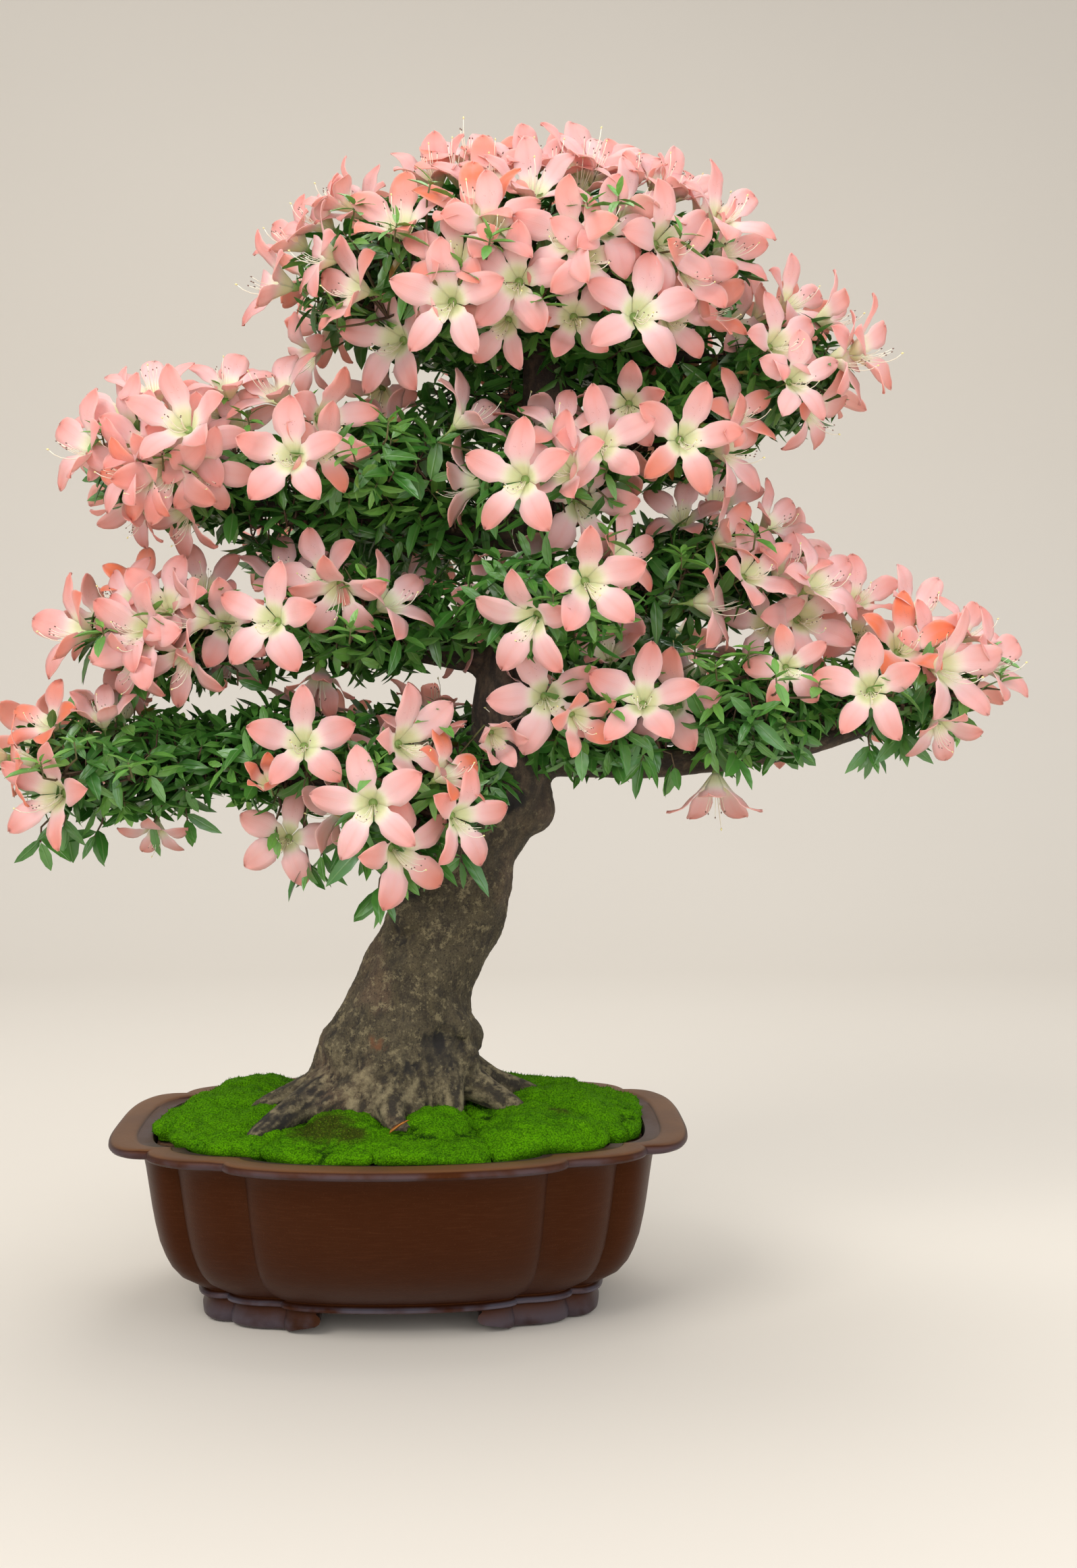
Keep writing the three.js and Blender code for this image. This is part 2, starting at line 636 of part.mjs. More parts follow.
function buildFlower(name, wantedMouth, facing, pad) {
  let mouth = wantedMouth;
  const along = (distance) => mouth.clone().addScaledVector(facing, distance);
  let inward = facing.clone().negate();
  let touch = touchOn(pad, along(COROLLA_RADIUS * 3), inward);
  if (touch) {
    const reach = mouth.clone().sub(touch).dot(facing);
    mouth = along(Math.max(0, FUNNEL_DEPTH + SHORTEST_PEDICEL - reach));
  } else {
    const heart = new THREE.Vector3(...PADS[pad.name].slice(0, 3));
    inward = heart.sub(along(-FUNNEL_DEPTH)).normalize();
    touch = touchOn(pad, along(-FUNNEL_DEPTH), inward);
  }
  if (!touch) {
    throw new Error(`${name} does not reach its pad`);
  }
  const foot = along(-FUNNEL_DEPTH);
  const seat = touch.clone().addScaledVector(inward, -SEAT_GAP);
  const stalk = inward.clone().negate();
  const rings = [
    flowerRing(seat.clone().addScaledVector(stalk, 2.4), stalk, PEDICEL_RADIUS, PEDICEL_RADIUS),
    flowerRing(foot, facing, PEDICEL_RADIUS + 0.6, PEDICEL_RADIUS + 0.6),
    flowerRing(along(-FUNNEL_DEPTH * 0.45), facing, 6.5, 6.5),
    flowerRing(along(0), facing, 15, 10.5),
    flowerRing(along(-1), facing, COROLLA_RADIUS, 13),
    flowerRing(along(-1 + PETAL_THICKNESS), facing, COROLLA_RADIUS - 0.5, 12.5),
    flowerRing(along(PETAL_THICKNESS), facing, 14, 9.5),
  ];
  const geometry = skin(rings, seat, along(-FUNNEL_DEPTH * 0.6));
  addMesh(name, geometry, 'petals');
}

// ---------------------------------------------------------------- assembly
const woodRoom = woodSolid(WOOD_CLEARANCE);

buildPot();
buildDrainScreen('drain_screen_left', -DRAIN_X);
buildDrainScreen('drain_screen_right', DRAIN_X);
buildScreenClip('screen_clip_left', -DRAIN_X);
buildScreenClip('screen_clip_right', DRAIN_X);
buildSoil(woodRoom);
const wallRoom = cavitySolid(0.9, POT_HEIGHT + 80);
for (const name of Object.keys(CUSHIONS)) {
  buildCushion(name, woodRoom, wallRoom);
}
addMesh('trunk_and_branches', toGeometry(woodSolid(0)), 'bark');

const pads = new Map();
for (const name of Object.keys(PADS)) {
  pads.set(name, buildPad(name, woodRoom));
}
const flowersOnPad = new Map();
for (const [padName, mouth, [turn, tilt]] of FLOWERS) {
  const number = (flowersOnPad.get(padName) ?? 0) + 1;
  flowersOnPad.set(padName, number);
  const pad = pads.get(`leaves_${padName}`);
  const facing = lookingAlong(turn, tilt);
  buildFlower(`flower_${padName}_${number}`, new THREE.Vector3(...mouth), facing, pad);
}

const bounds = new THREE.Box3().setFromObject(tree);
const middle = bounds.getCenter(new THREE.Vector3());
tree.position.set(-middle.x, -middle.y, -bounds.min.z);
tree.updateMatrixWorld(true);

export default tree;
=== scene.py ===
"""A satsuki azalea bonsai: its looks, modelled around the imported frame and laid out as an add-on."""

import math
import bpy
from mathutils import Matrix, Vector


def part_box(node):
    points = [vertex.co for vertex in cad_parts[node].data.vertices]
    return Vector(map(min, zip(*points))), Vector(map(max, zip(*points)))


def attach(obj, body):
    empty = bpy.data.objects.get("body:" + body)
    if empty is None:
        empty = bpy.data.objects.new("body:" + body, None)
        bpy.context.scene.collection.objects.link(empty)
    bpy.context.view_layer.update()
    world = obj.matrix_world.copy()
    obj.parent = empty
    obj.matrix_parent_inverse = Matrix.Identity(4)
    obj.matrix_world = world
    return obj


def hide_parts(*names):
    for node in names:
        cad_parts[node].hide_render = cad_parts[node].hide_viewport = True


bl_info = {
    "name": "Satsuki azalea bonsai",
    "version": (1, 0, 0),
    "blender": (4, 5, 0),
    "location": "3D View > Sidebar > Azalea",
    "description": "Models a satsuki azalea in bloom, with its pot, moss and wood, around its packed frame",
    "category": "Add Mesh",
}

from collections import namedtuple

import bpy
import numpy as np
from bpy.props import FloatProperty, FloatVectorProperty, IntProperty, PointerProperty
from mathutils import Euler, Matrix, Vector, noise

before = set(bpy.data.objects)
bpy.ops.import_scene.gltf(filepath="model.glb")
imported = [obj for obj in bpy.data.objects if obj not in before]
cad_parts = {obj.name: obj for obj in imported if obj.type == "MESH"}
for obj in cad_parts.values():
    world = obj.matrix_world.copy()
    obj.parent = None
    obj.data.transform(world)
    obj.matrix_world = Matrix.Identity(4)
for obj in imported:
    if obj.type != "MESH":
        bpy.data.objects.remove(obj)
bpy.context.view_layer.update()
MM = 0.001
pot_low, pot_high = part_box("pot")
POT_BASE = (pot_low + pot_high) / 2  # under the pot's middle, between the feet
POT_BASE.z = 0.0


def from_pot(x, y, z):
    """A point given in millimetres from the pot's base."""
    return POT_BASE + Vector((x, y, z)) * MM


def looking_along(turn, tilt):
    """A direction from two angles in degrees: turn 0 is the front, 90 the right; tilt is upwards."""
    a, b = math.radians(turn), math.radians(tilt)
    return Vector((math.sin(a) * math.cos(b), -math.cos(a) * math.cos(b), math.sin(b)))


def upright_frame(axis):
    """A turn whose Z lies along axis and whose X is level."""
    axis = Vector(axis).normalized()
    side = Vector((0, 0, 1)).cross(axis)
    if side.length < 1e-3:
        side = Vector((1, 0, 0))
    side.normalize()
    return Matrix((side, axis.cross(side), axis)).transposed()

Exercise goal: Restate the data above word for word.

The result:
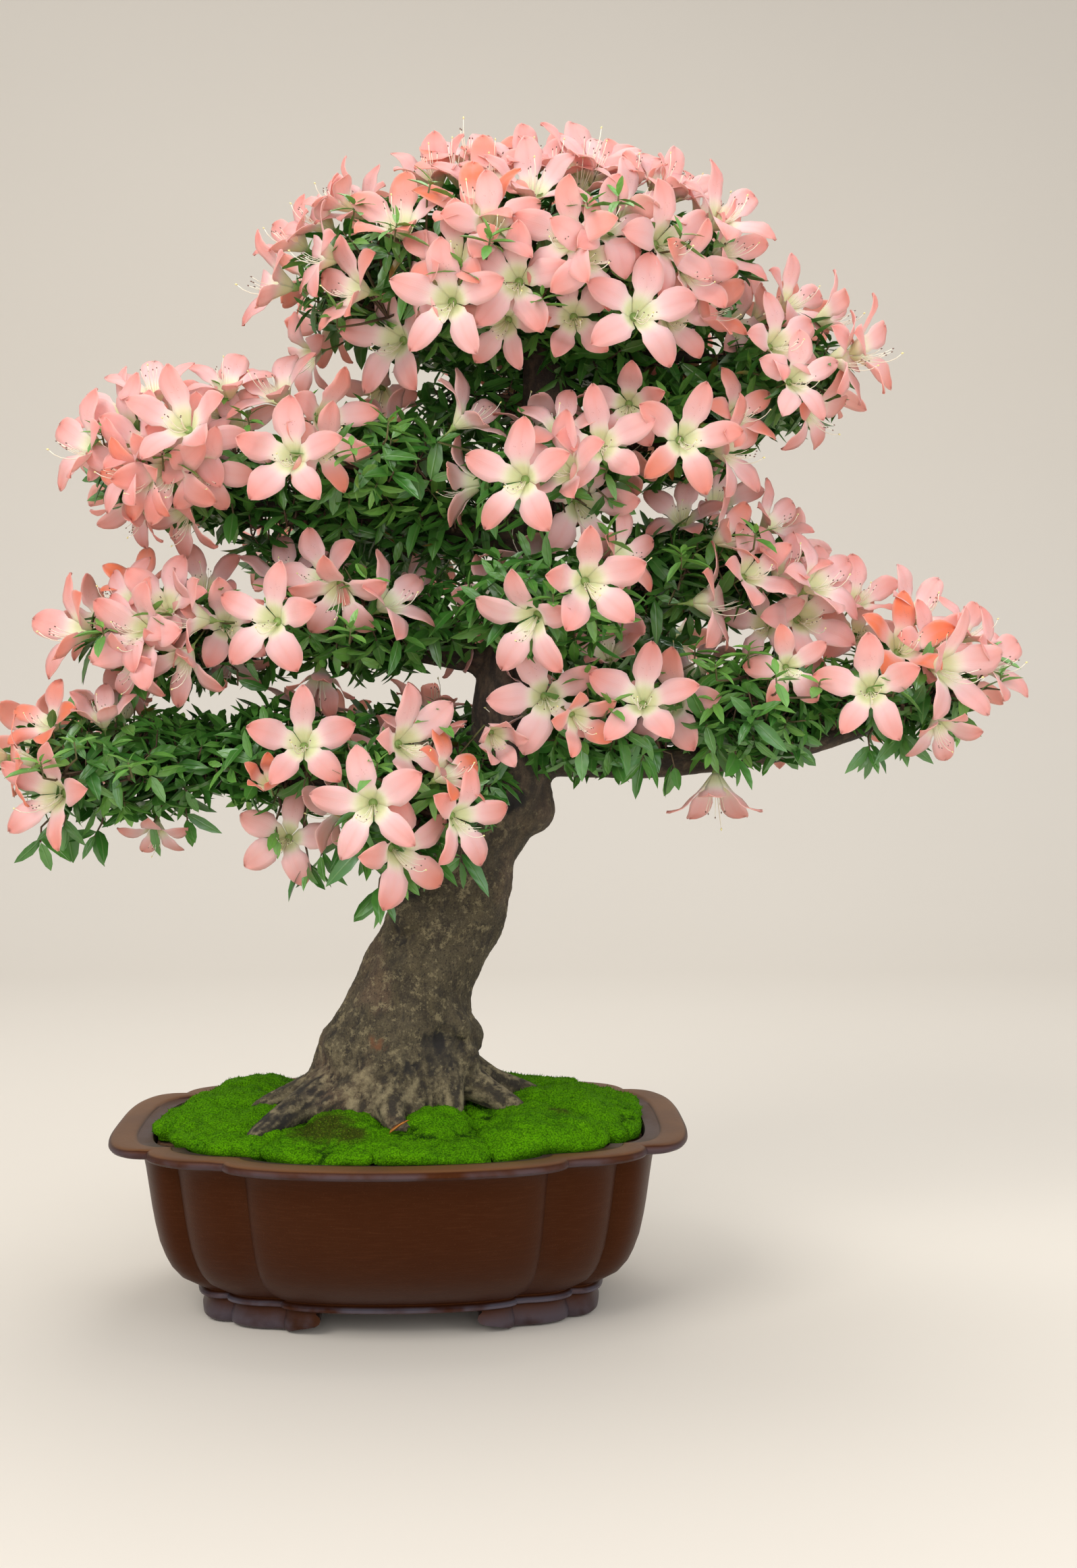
Keep writing the three.js and Blender code for this image. This is part 2, starting at line 636 of part.mjs. More parts follow.
function buildFlower(name, wantedMouth, facing, pad) {
  let mouth = wantedMouth;
  const along = (distance) => mouth.clone().addScaledVector(facing, distance);
  let inward = facing.clone().negate();
  let touch = touchOn(pad, along(COROLLA_RADIUS * 3), inward);
  if (touch) {
    const reach = mouth.clone().sub(touch).dot(facing);
    mouth = along(Math.max(0, FUNNEL_DEPTH + SHORTEST_PEDICEL - reach));
  } else {
    const heart = new THREE.Vector3(...PADS[pad.name].slice(0, 3));
    inward = heart.sub(along(-FUNNEL_DEPTH)).normalize();
    touch = touchOn(pad, along(-FUNNEL_DEPTH), inward);
  }
  if (!touch) {
    throw new Error(`${name} does not reach its pad`);
  }
  const foot = along(-FUNNEL_DEPTH);
  const seat = touch.clone().addScaledVector(inward, -SEAT_GAP);
  const stalk = inward.clone().negate();
  const rings = [
    flowerRing(seat.clone().addScaledVector(stalk, 2.4), stalk, PEDICEL_RADIUS, PEDICEL_RADIUS),
    flowerRing(foot, facing, PEDICEL_RADIUS + 0.6, PEDICEL_RADIUS + 0.6),
    flowerRing(along(-FUNNEL_DEPTH * 0.45), facing, 6.5, 6.5),
    flowerRing(along(0), facing, 15, 10.5),
    flowerRing(along(-1), facing, COROLLA_RADIUS, 13),
    flowerRing(along(-1 + PETAL_THICKNESS), facing, COROLLA_RADIUS - 0.5, 12.5),
    flowerRing(along(PETAL_THICKNESS), facing, 14, 9.5),
  ];
  const geometry = skin(rings, seat, along(-FUNNEL_DEPTH * 0.6));
  addMesh(name, geometry, 'petals');
}

// ---------------------------------------------------------------- assembly
const woodRoom = woodSolid(WOOD_CLEARANCE);

buildPot();
buildDrainScreen('drain_screen_left', -DRAIN_X);
buildDrainScreen('drain_screen_right', DRAIN_X);
buildScreenClip('screen_clip_left', -DRAIN_X);
buildScreenClip('screen_clip_right', DRAIN_X);
buildSoil(woodRoom);
const wallRoom = cavitySolid(0.9, POT_HEIGHT + 80);
for (const name of Object.keys(CUSHIONS)) {
  buildCushion(name, woodRoom, wallRoom);
}
addMesh('trunk_and_branches', toGeometry(woodSolid(0)), 'bark');

const pads = new Map();
for (const name of Object.keys(PADS)) {
  pads.set(name, buildPad(name, woodRoom));
}
const flowersOnPad = new Map();
for (const [padName, mouth, [turn, tilt]] of FLOWERS) {
  const number = (flowersOnPad.get(padName) ?? 0) + 1;
  flowersOnPad.set(padName, number);
  const pad = pads.get(`leaves_${padName}`);
  const facing = lookingAlong(turn, tilt);
  buildFlower(`flower_${padName}_${number}`, new THREE.Vector3(...mouth), facing, pad);
}

const bounds = new THREE.Box3().setFromObject(tree);
const middle = bounds.getCenter(new THREE.Vector3());
tree.position.set(-middle.x, -middle.y, -bounds.min.z);
tree.updateMatrixWorld(true);

export default tree;
=== scene.py ===
"""A satsuki azalea bonsai: its looks, modelled around the imported frame and laid out as an add-on."""

import math
import bpy
from mathutils import Matrix, Vector


def part_box(node):
    points = [vertex.co for vertex in cad_parts[node].data.vertices]
    return Vector(map(min, zip(*points))), Vector(map(max, zip(*points)))


def attach(obj, body):
    empty = bpy.data.objects.get("body:" + body)
    if empty is None:
        empty = bpy.data.objects.new("body:" + body, None)
        bpy.context.scene.collection.objects.link(empty)
    bpy.context.view_layer.update()
    world = obj.matrix_world.copy()
    obj.parent = empty
    obj.matrix_parent_inverse = Matrix.Identity(4)
    obj.matrix_world = world
    return obj


def hide_parts(*names):
    for node in names:
        cad_parts[node].hide_render = cad_parts[node].hide_viewport = True


bl_info = {
    "name": "Satsuki azalea bonsai",
    "version": (1, 0, 0),
    "blender": (4, 5, 0),
    "location": "3D View > Sidebar > Azalea",
    "description": "Models a satsuki azalea in bloom, with its pot, moss and wood, around its packed frame",
    "category": "Add Mesh",
}

from collections import namedtuple

import bpy
import numpy as np
from bpy.props import FloatProperty, FloatVectorProperty, IntProperty, PointerProperty
from mathutils import Euler, Matrix, Vector, noise

before = set(bpy.data.objects)
bpy.ops.import_scene.gltf(filepath="model.glb")
imported = [obj for obj in bpy.data.objects if obj not in before]
cad_parts = {obj.name: obj for obj in imported if obj.type == "MESH"}
for obj in cad_parts.values():
    world = obj.matrix_world.copy()
    obj.parent = None
    obj.data.transform(world)
    obj.matrix_world = Matrix.Identity(4)
for obj in imported:
    if obj.type != "MESH":
        bpy.data.objects.remove(obj)
bpy.context.view_layer.update()
MM = 0.001
pot_low, pot_high = part_box("pot")
POT_BASE = (pot_low + pot_high) / 2  # under the pot's middle, between the feet
POT_BASE.z = 0.0


def from_pot(x, y, z):
    """A point given in millimetres from the pot's base."""
    return POT_BASE + Vector((x, y, z)) * MM


def looking_along(turn, tilt):
    """A direction from two angles in degrees: turn 0 is the front, 90 the right; tilt is upwards."""
    a, b = math.radians(turn), math.radians(tilt)
    return Vector((math.sin(a) * math.cos(b), -math.cos(a) * math.cos(b), math.sin(b)))


def upright_frame(axis):
    """A turn whose Z lies along axis and whose X is level."""
    axis = Vector(axis).normalized()
    side = Vector((0, 0, 1)).cross(axis)
    if side.length < 1e-3:
        side = Vector((1, 0, 0))
    side.normalize()
    return Matrix((side, axis.cross(side), axis)).transposed()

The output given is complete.